John didn’t need to ask where they were now going. As Brandy stared at the live oaks arching above the van, he drove down deeply shaded Whiting Street. “This road was called Sandy Lane when Ada took her fatal walk,” she said.
But John had more to ask. “How did Montgomery know Lieutenant Hunter was talking to you? Or that you went to Mrs. Washington’s?”
“He—or someone he hired—followed me from the time I started asking questions.”
“So what about your other suspects—Caleb Senior and Zeke Wilson?”
“I think Caleb murdered the revenue agent, but Ada probably didn’t know it. As for Wilson, he was hardly the plaster saint people think, but his meeting with Ada was innocent enough. I even wondered about Grandmother’s foster father. He seemed to be a careless provider and not much of a father to Grandmother, but not a killer. Sometimes, as Freud said, a cigar is just a cigar.”
She turned her gaze to the passing cottages. “I keep remembering what the medium said, I mean, that the pendant conveyed enormous sadness and danger, even terror.”
“Lucky guesses.”
But Brandy’s thoughts were now on Hope’s theory of time. Einstein had said the passing of time is an illusion. We don’t really trudge forward like the engine of a train, pulling our days along with us. We’re all caught in the changeless embrace of space/time.

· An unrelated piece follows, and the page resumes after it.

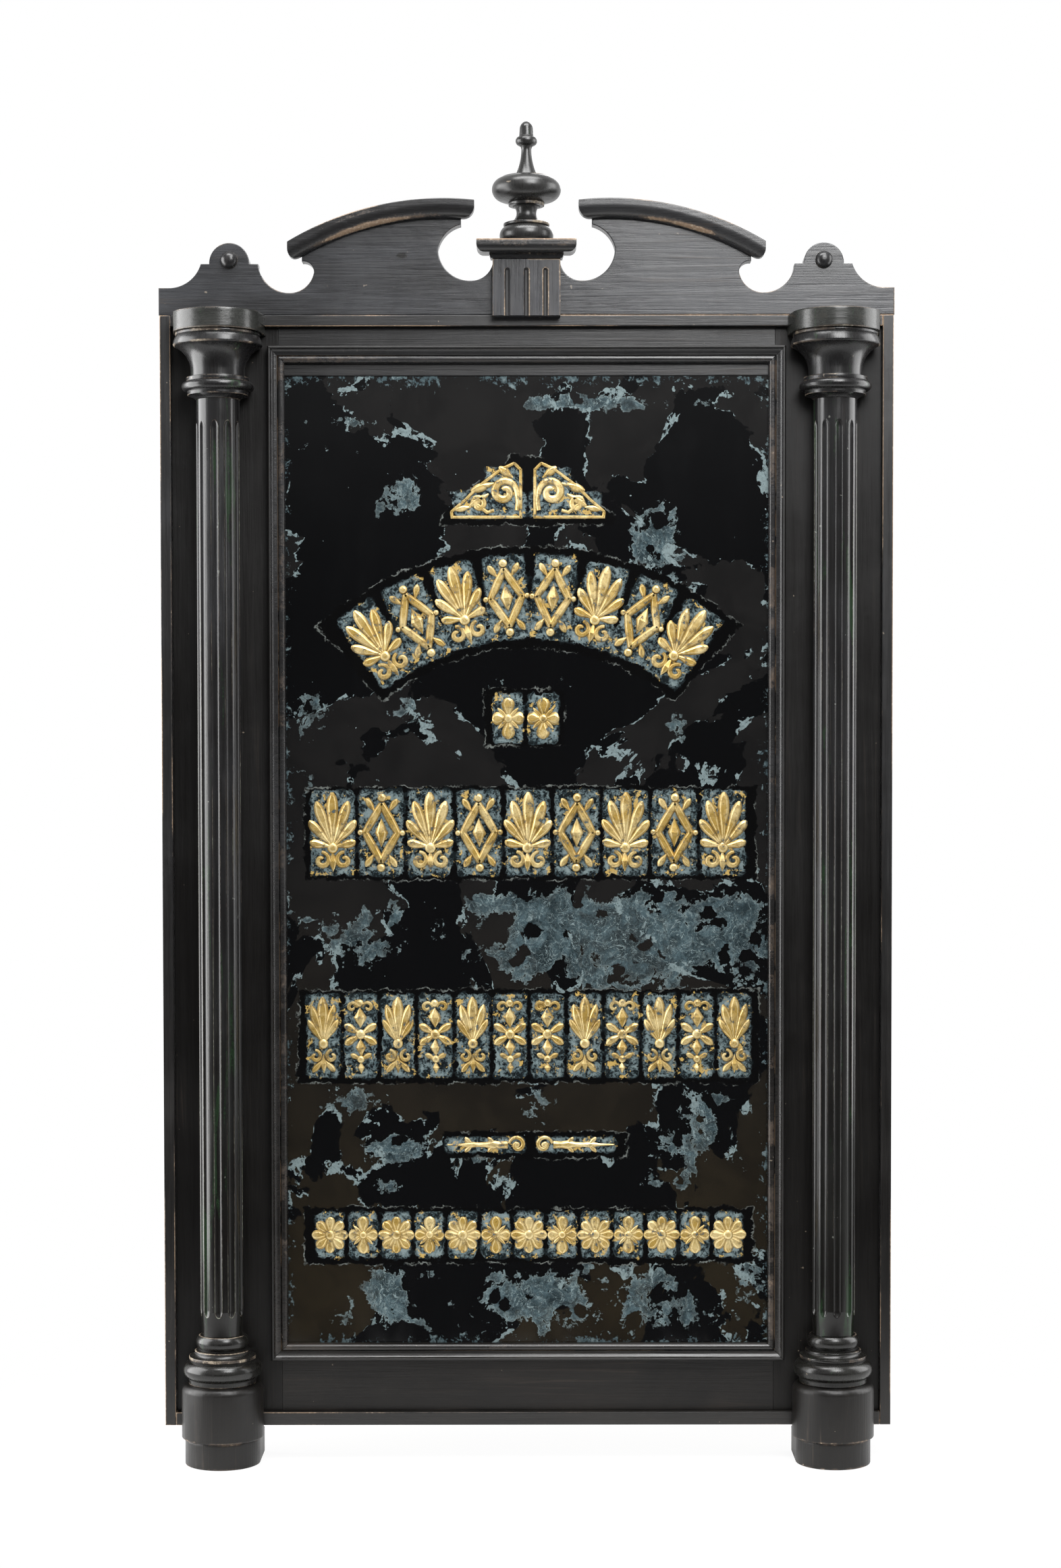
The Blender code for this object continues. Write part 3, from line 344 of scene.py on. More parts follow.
def flakedPlaces(tree, place, grain, ground, lace):
    # Flaked places that show slate blue, eaten by holes and crossed by threads
    look, scales = glassLook, glassScales
    clouds, ragged, fine = grain
    flake, border = attributeAt(tree, "flake"), attributeAt(tree, "border")
    warped = warpBy(warpBy(place, 11.0, 0.055), 55.0, 0.013)
    cells = {"Vector": warped, "Scale": scales["holes"]}
    holes = addNode(tree, "ShaderNodeTexVoronoi", cells, feature="F1").outputs["Distance"]
    threads = noiseAt(warped, scales["threads"], 3.0, 0.55, 1.6)
    threads = calc("ABSOLUTE", swing(threads, 1.0))
    wisps = noiseAt(place, scales["wisps"], 2.0, 0.5, 2.2)
    wisps = calc("ABSOLUTE", swing(wisps, 1.0))
    level = chain("ADD", flake, swing(clouds, 0.85), swing(ragged, 0.38), swing(fine, 0.07))
    eaten = chain("ADD", holes, ramp(level, 0.50, 1.1, 0.0, 0.14), swing(ragged, 0.20),
                  swing(clouds, 0.25))
    patch = calc("MULTIPLY", ramp(level, 0.50, 0.53), ramp(eaten, 0.335, 0.355))
    torn = ramp(calc("ABSOLUTE", calc("SUBTRACT", level, 0.54)), 0.06, 0.015)
    thin = calc("MAXIMUM", ramp(threads, 0.035, 0.006), ramp(wisps, 0.035, 0.006, 0.0, 0.7))
    veil = ramp(noiseAt(warped, scales["veil"], 6.0, 0.62, 0.8), 0.36, 0.64, 0.28, 1.0)
    speckledEdge = chain("ADD", border, swing(ragged, 0.75), swing(fine, 0.35),
                         swing(clouds, 0.5))
    share = chain("MAXIMUM", calc("MULTIPLY", patch, calc("MAXIMUM", veil, thin)), lace,
                  ramp(speckledEdge, 0.50, 0.60, 0.0, 0.85))
    pale = chain("MAXIMUM", calc("MULTIPLY", thin, ramp(level, 0.45, 0.80, 0.0, 0.85)),
                 calc("MULTIPLY", lace, 0.8), calc("MULTIPLY", torn, 0.7),
                 ramp(ragged, 0.52, 0.78))
    slate = blend(pale, look["slate"], look["slatePale"])
    return blend(calc("MULTIPLY", share, ramp(fine, 0.26, 0.60, 0.50, 1.0)), ground, slate)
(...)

We grow from seeds, reproduce, wither, and are gone, but our past continues to exist. Brandy hoped that Ada still lived hers in a dimension that a few of the living could occasionally detect.
“If energy cannot be created or destroyed, consciousness might be a form of energy and continue on,” Brandy said.

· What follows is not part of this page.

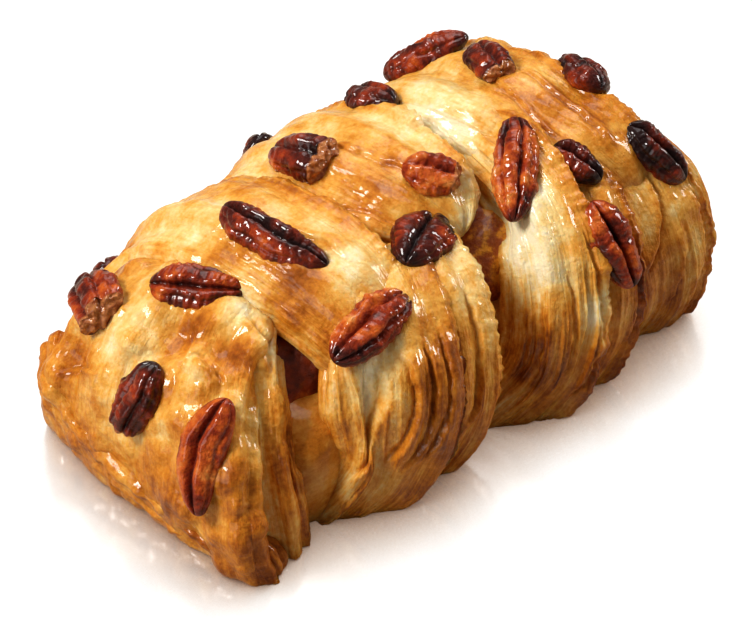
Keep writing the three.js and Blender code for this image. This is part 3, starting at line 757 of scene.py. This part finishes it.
def round_body(name, segments, rings):
    """A sphere of radius 1 with its poles along X, and its corners."""
    deselect_all()
    bpy.ops.mesh.primitive_uv_sphere_add(segments=segments, ring_count=rings, radius=1,
                                         rotation=(0, math.pi / 2, 0))
    piece = bpy.context.object
    bpy.ops.object.transform_apply(location=False, rotation=True, scale=False)
    piece.name = piece.data.name = name
    return piece, corners_of(piece)


def base_loaf():
    piece, ball = round_body("base_sheet", 200, 150)
    smooth = loaf_form(BASE, *ball.T)
    seed = 301
    bumps = 0.7 * cloud(smooth, 9, seed) + 0.3 * cloud(smooth, (14, 3, 3), seed + 1)
    places = smooth + unit(ball) * (bumps + spots(smooth, BASE_FORMS))[:, None]
    baked = 0.44 + 0.15 * cloud(smooth, 10, seed + 2) + spots(places, BAKED_AND_PAINTED_LIGHT_SPOTS)
    write_piece(piece, settle(places, 0), baked=baked, layered=np.full(len(places), 0.3))
    close_up(piece)
    return piece


def nut_filling():
    piece, ball = round_body("nut_filling", 260, 170)
    places = loaf_form(FILLING, *ball.T)
    chunks = 1 - 1.5 * cells(places / 3.1, 3)
    crumbs = 1 - 1.5 * cells(places / 1.3, 4)
    nutty = smoothstep(cloud(places, 6, 6), 0.0, 0.4)
    height = (0.6 * chunks + 0.25 * crumbs) * nutty + 0.8 * cloud(places, 8, 5) - 0.4
    height += spots(places, FILLING_FORMS)
    # painted light: the filling is made lighter in the second opening
    tone_and_painted_light = 0.4 + 0.35 * cloud(places, 12, 7) + spots(places, FILLING_PAINTED_LIGHT_SPOTS)
    chunk = np.clip(tone_and_painted_light + 0.45 * chunks * nutty, 0, 1)
    write_piece(piece, places + unit(ball) * height[:, None], chunk=chunk)
    close_up(piece)
    return piece


# Pecans
SEAT_RAY = 60           # mm outside a pecan's place from where its seat is looked for

# The furrows between a pecan's lobes, for 2 and for 3 of them: where, how deep and how wide.
PECAN_FURROWS = {2: ((0, 0.55, 0.2),), 3: ((-0.62, 0.36, 0.16), (0.5, 0.42, 0.17))}


def hit_on_solid(start, ray):
    place, normal, _, _ = solid_tree.ray_cast(Vector((start - PLAIT_MIDDLE) * MM), Vector(ray))
    return None if place is None else (np.array(place) / MM + PLAIT_MIDDLE, np.array(normal))


def seat_on_solid(at, spread):
    """The dough's surface, and its mean direction, on the way from the heart of the plait to `at`."""
    aim = np.array(at, float)
    heart = np.array([np.clip(aim[0], -HEART_X, HEART_X), 0, SPRING_HEIGHT])
    inward = unit(heart - aim)
    aside = unit(np.cross(inward, (0, 0, 1)))
    ahead = np.cross(inward, aside)
    hits = []
    for i, j in ((0, 0), (1, 0), (-1, 0), (0, 1), (0, -1)):
        hits.append(hit_on_solid(aim - SEAT_RAY * inward + spread * (i * aside + j * ahead), inward))
    hits = [hit for hit in hits if hit]
    return hits[0][0], unit(sum(hit[1] for hit in hits))


def rise_of_dough(folds, seat, normal, aside, spread):
    """How far the dressed dough stands above the solid's surface at a seat, along its normal."""
    above, reach = 9, 14
    rises = []
    for i in (-1, 0, 1):
        start = Vector((seat + above * normal + i * spread * aside - PLAIT_MIDDLE) * MM)
        found = []
        for fold in folds:
            hit, place, _, _ = fold.ray_cast(start, Vector(-normal), distance=reach * MM)
            if hit:
                found.append(above - (start - place).length / MM)
        if found:
            rises.append(max(found))
    return float(np.clip(np.mean(rises), -1.5, 1.5)) if rises else 0.0


def pecan_half(name, index, pecan, folds):
    """A pecan half, groove up, or the piece of one, sunk into the folds where it sits."""
    at, heading, (length, width, height), roast, form = pecan
    snap, bend = form.get("snap", 1), form.get("bend", 0)
    seat, normal = seat_on_solid(at, width / 3)
    compass = math.radians(heading)
    along = np.array([math.cos(compass), math.sin(compass), 0.0])
    along[2] = -(along @ normal) / max(normal[2], 0.2)
    along = unit(along - normal * (along @ normal))
    across = np.cross(normal, along)
    piece, ball = round_body(name, 112, 84)
    x, y, z = ball.T
    reach = np.maximum(np.hypot(y, z), 1e-6)
    turn = np.arctan2(z, y)
    plump = (1 - np.minimum(np.abs(x), 1) ** 2.4) ** 0.5 * (1 - 0.1 * x)
    wander = 0.16 * noise(x * 2.2, x * 0, seed=index * 5)
    away = turn - math.pi / 2 - wander
    groove = 0.1 * bell(np.abs(away) - 1.15, 0.13)
    for middle, depth, wide in PECAN_FURROWS[form.get("lobes", 2)]:
        groove += depth * bell(away - middle, wide)
    groove *= 0.7 if snap < 1 else 1
    ridges = 0.05 * np.sin(4 * x + 2 * turn + index) + 0.04 * np.cos(3 * turn + 2 * index)
    nut = ball * (length / 2, width / 2, height / 2)
    px, py, pz = nut.T
    wrinkles = 0.08 * cloud(nut, (2.8, 4, 4), index + 40)
    wavy = px + 0.9 * noise(py / 2, pz / 2, seed=index + 44)
    wrinkles += 0.075 * noise(wavy / 0.8, py / 3, pz / 3, seed=index + 41)
    wrinkles += 0.09 * cloud(nut, (6, 5, 5), index + 45)
    wrinkles *= form.get("rough", 1)
    section = plump * (1 - groove + ridges + wrinkles) / reach
    past = np.maximum(x - snap, 0)
    broken = smoothstep(past, 0, 0.08)
    lengthwise = (x - 0.75 * past) / (1 + min(snap + 0.25 * (1 - snap), 1)) + (1 - snap) * 0.25
    local = np.stack([
        length * lengthwise + broken * 0.9 * noise(py / 1.6, pz / 1.6, px * 0, seed=index + 42),
        width / 2 * section * y + bend * length / 2 * (x * x - 0.4),
        height / 2 * section * z * np.where(z > 0, 1, 0.8),
    ], axis=-1)
    lift = height * (0.4 - PECAN_SINK) + rise_of_dough(folds, seat, normal, across, width / 3)
    places = seat + normal * lift + local @ np.stack([along, across, normal])
    # broad random patches of darker and redder skin: partly the nut's own tone, partly painted light and
    # shade that stand for lit and shaded sides
    shade = cloud(nut, (8, 5, 5), index + 43)
    roast = roast + 0.42 * shade + 0.5 * groove - 1.5 * wrinkles + 0.25 * np.abs(x) ** 4
    write_piece(piece, places, roast=roast, broken=broken * (z > -0.6))
    close_up(piece)
    return piece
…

“You won’t find a credible physicist or molecular biologist who thinks that.”
John turned onto West Smith Avenue for a few blocks before wheeling between the cemetery pillars. “I admit, your medium was an astute observer,” he said. He parked a few yards down the entrance road. On either side, the cemetery lay in the dappled shade of aging oaks.
“There’s been research, you know,” Brandy said defensively, “on ‘anomalous cognition.’ It’s a kind of intuition, a way of knowing something there’s no ordinary way of knowing.”
John looked over at her and raised his left eyebrow. “To verify an experience, you must be able to observe it objectively. You have to be able to replicate it. Extrasensory perception has never been verified.”
Brandy shrugged. “It occurs in moments of deep emotion. You can’t test emotions in the lab.”
They both stepped out of the car. “I’ll say one thing,” John guided her around the small cement figure of an angel, “at the risk of resorting to New Age physics, living with you tends to verify the uncertainty principle.”
The only sound came from the wind in the trees, the only smell from the moldy odor of decaying leaves. Brandy knew now why Adrian wasn’t buried here. Sybil survived him. She wouldn’t want him near his true wife. As it was, she had to live with his monument to Ada.
Cradling the flowers, Brandy led the way over a deep bed of pine needles and past weathered headstones and overgrown family plots. She stopped near the outer fence and a thicket of crepe myrtle and looked up at the memorial that had dominated her thoughts for weeks. The limb of a water oak cast a shadow across the base, but a ray of sunlight shone over the firm stone face, the uplifted arm, the purposeful stance.
Again Brandy read the still visible lines from “Lenore.” She whispered, only partly to John. “We finally exposed the ‘fiends’ below.’” She turned to John. “If you stare for a few minutes at Ada’s face now, she seems to smile.”
“Stare at any object long enough, and it appears to waver.” He took her hand and said, not unkindly, “An illusion. She isn’t really here, you know.”
But Brandy was only half listening. She was thinking again about her grandmother’s theory. “I don’t know where she is,” she said, her eyes still on the silent face and the line of its stone lips. For an instant they seemed to curve upward.